Provide again, from the entries below, every line from the one containing "Write part 3 of the three.js" through the one containing "pts.append((p.x, p.y))", exactly as written, and no other line.

________________________

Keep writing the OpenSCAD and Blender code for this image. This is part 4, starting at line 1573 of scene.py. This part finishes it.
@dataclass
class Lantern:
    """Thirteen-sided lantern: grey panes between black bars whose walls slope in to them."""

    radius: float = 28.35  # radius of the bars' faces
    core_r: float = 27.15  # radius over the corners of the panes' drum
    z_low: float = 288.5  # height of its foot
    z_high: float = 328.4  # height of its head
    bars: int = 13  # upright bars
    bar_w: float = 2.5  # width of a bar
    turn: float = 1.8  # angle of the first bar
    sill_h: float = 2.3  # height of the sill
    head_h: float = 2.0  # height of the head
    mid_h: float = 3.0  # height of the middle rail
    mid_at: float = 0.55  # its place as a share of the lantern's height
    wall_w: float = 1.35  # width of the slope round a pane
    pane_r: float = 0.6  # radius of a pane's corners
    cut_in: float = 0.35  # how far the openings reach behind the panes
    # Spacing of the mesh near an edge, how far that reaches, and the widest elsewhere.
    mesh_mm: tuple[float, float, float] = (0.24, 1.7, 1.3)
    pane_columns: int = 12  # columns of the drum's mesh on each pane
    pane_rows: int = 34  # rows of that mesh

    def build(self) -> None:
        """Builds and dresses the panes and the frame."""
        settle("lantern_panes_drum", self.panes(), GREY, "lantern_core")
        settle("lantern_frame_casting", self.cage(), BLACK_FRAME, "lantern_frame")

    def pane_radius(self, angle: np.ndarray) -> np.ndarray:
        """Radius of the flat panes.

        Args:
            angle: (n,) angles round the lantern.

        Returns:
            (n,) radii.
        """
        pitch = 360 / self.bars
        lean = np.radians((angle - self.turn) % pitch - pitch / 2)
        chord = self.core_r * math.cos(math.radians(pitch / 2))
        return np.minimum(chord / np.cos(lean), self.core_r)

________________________

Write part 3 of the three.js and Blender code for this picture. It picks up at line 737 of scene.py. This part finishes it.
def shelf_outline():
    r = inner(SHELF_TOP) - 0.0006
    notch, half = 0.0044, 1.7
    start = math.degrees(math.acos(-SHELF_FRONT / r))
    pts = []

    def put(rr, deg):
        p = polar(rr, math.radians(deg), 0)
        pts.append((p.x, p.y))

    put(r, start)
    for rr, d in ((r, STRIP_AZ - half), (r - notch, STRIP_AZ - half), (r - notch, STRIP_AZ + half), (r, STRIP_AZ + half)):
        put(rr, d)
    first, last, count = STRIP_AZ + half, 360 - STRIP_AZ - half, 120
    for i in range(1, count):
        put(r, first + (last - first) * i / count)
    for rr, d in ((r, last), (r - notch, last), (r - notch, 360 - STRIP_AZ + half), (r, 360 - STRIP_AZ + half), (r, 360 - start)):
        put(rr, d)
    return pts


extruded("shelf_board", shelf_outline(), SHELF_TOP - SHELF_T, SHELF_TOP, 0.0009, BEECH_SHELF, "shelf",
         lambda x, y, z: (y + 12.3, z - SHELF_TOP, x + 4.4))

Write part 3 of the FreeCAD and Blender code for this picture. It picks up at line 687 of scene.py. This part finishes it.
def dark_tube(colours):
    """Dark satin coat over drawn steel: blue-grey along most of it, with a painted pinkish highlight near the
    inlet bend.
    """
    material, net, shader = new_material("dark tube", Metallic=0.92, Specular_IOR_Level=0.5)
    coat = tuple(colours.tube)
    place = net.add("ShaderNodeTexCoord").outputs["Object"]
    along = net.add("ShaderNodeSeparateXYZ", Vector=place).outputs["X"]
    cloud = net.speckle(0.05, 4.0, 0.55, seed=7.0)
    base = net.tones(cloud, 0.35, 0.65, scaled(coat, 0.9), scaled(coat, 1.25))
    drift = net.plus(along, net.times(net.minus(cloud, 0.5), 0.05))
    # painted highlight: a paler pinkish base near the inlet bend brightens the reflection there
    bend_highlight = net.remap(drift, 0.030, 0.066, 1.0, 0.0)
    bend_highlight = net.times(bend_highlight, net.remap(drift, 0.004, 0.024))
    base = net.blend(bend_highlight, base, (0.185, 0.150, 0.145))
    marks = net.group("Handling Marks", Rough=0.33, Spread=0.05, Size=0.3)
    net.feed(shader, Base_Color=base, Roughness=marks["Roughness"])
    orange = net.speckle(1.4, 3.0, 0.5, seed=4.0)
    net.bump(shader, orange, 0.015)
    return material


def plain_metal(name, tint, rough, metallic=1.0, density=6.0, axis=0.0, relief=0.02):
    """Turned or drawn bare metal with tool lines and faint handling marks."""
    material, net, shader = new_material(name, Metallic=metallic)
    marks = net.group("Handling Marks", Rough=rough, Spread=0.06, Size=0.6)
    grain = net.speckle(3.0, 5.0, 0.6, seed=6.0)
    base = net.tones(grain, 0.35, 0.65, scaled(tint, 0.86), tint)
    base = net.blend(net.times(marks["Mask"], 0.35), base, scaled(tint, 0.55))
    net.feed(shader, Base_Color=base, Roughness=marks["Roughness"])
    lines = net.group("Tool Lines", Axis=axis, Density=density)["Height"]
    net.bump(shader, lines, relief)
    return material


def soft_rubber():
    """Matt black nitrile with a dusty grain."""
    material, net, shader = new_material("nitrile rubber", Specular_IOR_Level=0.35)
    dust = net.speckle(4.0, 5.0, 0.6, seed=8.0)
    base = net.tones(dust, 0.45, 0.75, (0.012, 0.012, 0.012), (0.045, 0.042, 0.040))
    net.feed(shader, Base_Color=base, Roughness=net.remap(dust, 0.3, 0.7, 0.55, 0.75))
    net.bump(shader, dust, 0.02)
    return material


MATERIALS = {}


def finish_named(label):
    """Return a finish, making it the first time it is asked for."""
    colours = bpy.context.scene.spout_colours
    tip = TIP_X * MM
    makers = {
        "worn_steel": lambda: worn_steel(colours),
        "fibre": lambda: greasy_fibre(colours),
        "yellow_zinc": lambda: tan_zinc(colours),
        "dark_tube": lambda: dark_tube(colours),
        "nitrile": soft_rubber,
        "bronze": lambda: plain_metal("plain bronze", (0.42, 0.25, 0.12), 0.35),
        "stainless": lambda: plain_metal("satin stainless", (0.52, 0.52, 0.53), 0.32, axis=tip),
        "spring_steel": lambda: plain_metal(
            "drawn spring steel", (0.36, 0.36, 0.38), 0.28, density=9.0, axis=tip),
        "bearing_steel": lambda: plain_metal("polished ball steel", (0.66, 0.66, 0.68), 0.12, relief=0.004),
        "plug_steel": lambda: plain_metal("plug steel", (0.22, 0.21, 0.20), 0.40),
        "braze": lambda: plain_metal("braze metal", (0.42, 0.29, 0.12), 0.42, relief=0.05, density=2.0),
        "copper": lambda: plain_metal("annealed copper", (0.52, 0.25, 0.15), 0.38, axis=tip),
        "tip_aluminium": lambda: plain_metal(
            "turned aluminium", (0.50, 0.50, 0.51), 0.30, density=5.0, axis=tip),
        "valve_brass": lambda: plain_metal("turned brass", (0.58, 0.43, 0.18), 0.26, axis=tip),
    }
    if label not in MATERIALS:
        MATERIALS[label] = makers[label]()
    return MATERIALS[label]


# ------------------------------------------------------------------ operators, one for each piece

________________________

- **SOLUTION BELOW**
Write part 3 of the three.js and Blender code for this picture. It picks up at line 737 of scene.py. This part finishes it.
def shelf_outline():
    r = inner(SHELF_TOP) - 0.0006
    notch, half = 0.0044, 1.7
    start = math.degrees(math.acos(-SHELF_FRONT / r))
    pts = []

    def put(rr, deg):
        p = polar(rr, math.radians(deg), 0)
        pts.append((p.x, p.y))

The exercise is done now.